When did the farm start ?
As the daughter of farmers, I started working on the family farm at age 17 because I had had enough of accounting courses. I married my husband Alain, also a farmer, when I was 19, and we moved to a 27-hectare farm, where we grew cereal crops and potatoes. Then in 1978, we developed a production of open ground endives on one hectare, which we used to sell at Rungis. The open ground endive is a top quality endive, crunchy and tasty, which demands considerable work that is often tiresome. Briefly, it is cultivated in two cycles (sowing in open ground, transplanting and cultivation in the dark at 20°C) and to produce one hectare of open ground endive represents between 1 200 and 1 500 hours of work.
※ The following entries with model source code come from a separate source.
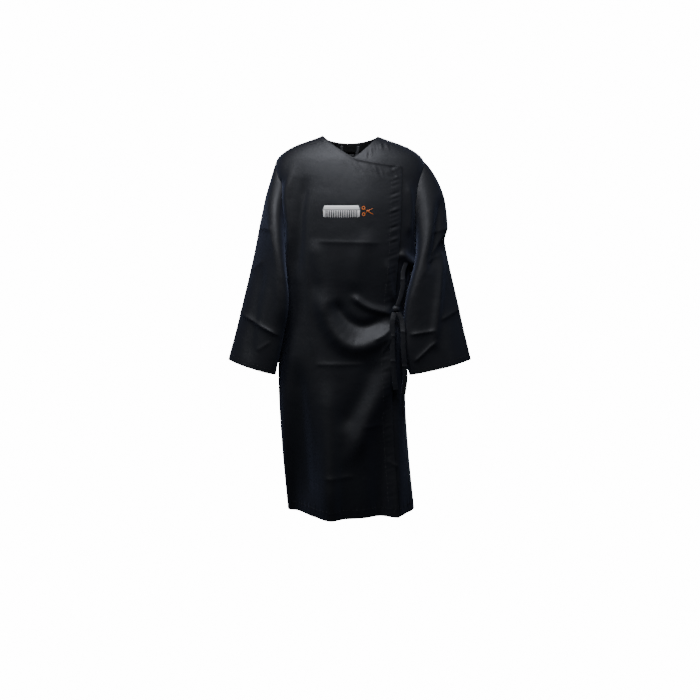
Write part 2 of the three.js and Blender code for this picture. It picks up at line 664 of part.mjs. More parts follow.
const filmOffset = WRAP_GAP + (CLOTH / 2) + 1.2;
const accentX = EMBLEM.x + ((EMBLEM.width - EMBLEM.accentWidth) / 2);
const markWidth = EMBLEM.width - EMBLEM.accentWidth - 6;
add('chest_emblem', bodyPatch(EMBLEM.x - ((EMBLEM.width - markWidth) / 2), EMBLEM.z, markWidth, EMBLEM.height,
  filmOffset, 6, 2, false), WHITE_FILM, 0.5);
add('chest_emblem_accent', bodyPatch(accentX, EMBLEM.z, EMBLEM.accentWidth, EMBLEM.height,
  filmOffset, 3, 2, false), ORANGE_FILM, 0.5);

export default gown;
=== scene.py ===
"""A barber's or salon's client gown: black woven polyester, wrapped over in front and tied at the waist.

Metres throughout: x to the wearer's left, y to the back, z up from the side of the neck.
"""
import json
import math

import bmesh
import bpy
import numpy as np
from mathutils import Matrix, Vector


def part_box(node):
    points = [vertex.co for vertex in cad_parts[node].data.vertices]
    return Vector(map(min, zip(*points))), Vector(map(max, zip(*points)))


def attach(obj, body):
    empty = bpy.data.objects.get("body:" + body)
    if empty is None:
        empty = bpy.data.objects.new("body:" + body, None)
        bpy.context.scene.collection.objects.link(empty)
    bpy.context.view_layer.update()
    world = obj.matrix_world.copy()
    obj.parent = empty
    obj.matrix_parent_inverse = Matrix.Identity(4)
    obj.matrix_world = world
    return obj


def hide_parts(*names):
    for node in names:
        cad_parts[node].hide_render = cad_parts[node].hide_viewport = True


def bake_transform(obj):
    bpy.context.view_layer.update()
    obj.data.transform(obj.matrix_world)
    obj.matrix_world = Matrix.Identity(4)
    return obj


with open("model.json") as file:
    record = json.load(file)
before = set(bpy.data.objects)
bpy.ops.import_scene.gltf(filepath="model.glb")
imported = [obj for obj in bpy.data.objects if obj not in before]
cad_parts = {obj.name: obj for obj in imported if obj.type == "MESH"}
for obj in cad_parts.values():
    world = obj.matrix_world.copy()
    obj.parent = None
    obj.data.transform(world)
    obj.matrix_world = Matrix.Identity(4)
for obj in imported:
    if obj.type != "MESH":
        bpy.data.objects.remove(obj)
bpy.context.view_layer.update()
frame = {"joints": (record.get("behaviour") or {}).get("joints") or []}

MM = 0.001

# ------------------------------------------------------------------ sizes, in metres
BACK_LOW, BACK_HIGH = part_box("back_panel")
HEM_Z = BACK_LOW.z + 0.0005
KNOT_LOW, KNOT_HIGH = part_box("tie_knot")
KNOT = (KNOT_LOW + KNOT_HIGH) / 2
NECK_HALF = 0.077
SHOULDER_HALF = BACK_HIGH.x
SHOULDER_Z = -0.068
ARMHOLE_Z = -0.330
ARMHOLE_DEPTH = 0.052
SIDE_Y = 0.010
POWER = 2.3                    # of the superellipse that every section of the body is
TIE_Z = KNOT.z
HIP_Z = -0.660
CUFF_Z_OUTER = -0.621
CUFF_Z_INNER = -0.657
CUFF_DEPTH = 0.036
SLEEVE_LENGTH = 0.57

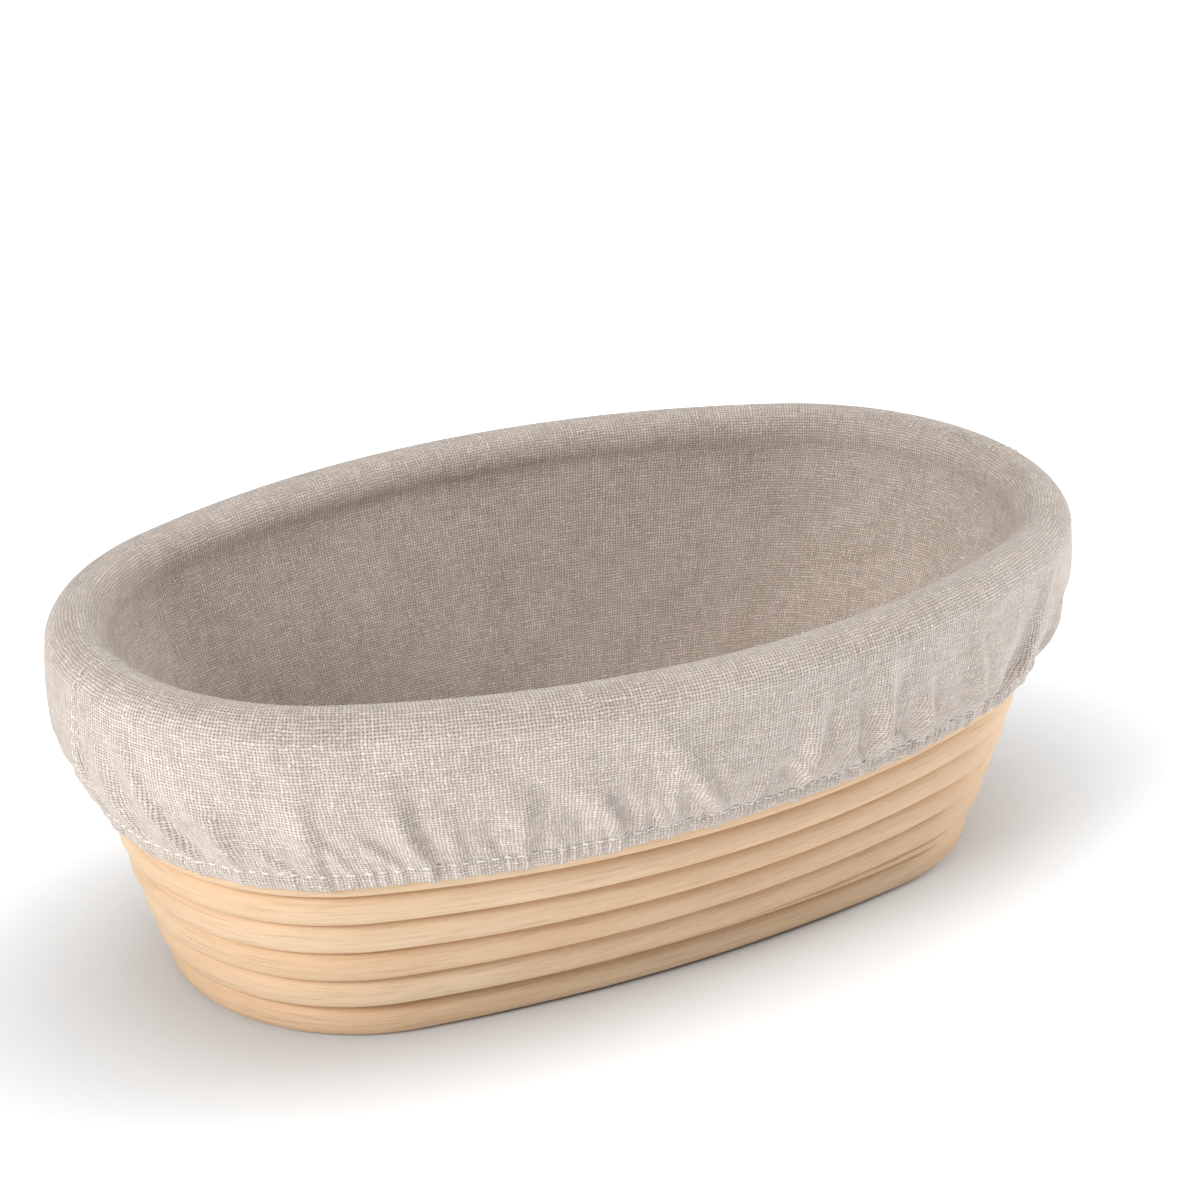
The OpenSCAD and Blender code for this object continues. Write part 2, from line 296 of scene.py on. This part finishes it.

This is difficult work that demands devotion and sacrifices to obtain a top-of-the-line product. The open ground endive is a Picardie flagship. Picardie is an ideally located, active region, offering rich, generous land.
How did the farm develop ?
In 1991, we created a company EARL Bled and the farm expanded to a hundred hectares. However, at the time, the open ground endive was having a tough time as it was “submerged” by the endive cultivated by hydroponics, a sort of “indoor” endive (forced in air-conditioned rooms using nutritious solutions) with a faster growth but lower quality. We were therefore forced to cut down our production area by a half-hectare. Then, a few years later the demand for open ground endives made a comeback with the advent of mad cow disease. Consumers were going back to healthy, natural, high quality products, which helped us develop our production, by marketing it through short channels. We also increased the size of the farm to 140 hectares in 1995. In 2002, the City of Amiens offered us a stand at their farmer’s market, reserved for producers selling directly to the public. We then developed a certain number of crops like asparagus, onions, turnips, leeks, carrots, lettuces, radishes, tomatoes, string beans, shallots, celery, parsnips, beetroot, etc. in addition to endives. At that time, the vegetable crops represented 2.5 hectares. Our farm is currently segmented in the following way: 58 ha cereals, 14 ha rape, 12 ha high-protein peas, 16 ha seeds (grass), 20 ha potato for flour, 9 ha pasture (hay), 1 ha asparagus, 5 ha open ground endives, 3 ha vegetables, 1.5 ha potatoes for consumption (Annabelle, Mona Lisa varieties).
My son Adrien has rationalized the endive production by innovating at every stage (forcing, watering, extraction, snapping, cleaning) which has made the workload easier. Our average annual production is 70 tons.
Who are your clients ?
We sell all of our vegetables on the Amiens market, by Internet via fresh vegetable packets and at the farm. As regards the endives, the production follows these different channels in part, but over half goes through the semi-wholesale and wholesale channels (Rungis and Rouen). We wish to develop the business on wholesale markets, particularly at Rungis, where we have not been for about fifteen years.
How do you plan to develop ?
We are going to further develop our line of vegetables because there is strong demand from consumers in this sense, like spinach and cucurbits, which we are starting up. We have to offer products that others are not selling on the market. We need to diversity and segment the production. If we develop our production potential (surface area and volume), new markets have to be found. As for open ground endives, this is a difficult market because it’s a niche product that is more expensive than ‘indoor’ endives, without counting the continued drop in consumption of endives.
What do you think of Rungis Market ?
Rungis is a wonderful showcase and a high quality market where we sell part of our open ground endive production. You meet good professionals here who promote the product perfectly. Rungis Market is helping us to develop and we are satisfied with it.
Background
Born into a family of farmers in Amiens (80) in 1959, Liliane Bled left school at 17 to work on the family farm. With her husband Alain, also a farmer, she moved to a 27-hectare farm in 1978. The farm had one hectare reserved for open ground endives in particular. They set up the company EARL Bled in 1991. The farm included 140 hectares in 1995 and diversified in terms of crops (cereals, high-protein crops, seeds, pasture and hay, potatoes, various vegetables). Liliane Bled is a brave, devoted farmer who had to deal with the sudden death of her husband in 2005. Her son Adrien (who has just passed his BTS diploma of agriculture) then joined the business, along with his wife, Angélique, in 2008. All three plan to boost and diversify production, particularly open ground endives, the high quality of which is recognized by the label “Terroirs de Picardie”.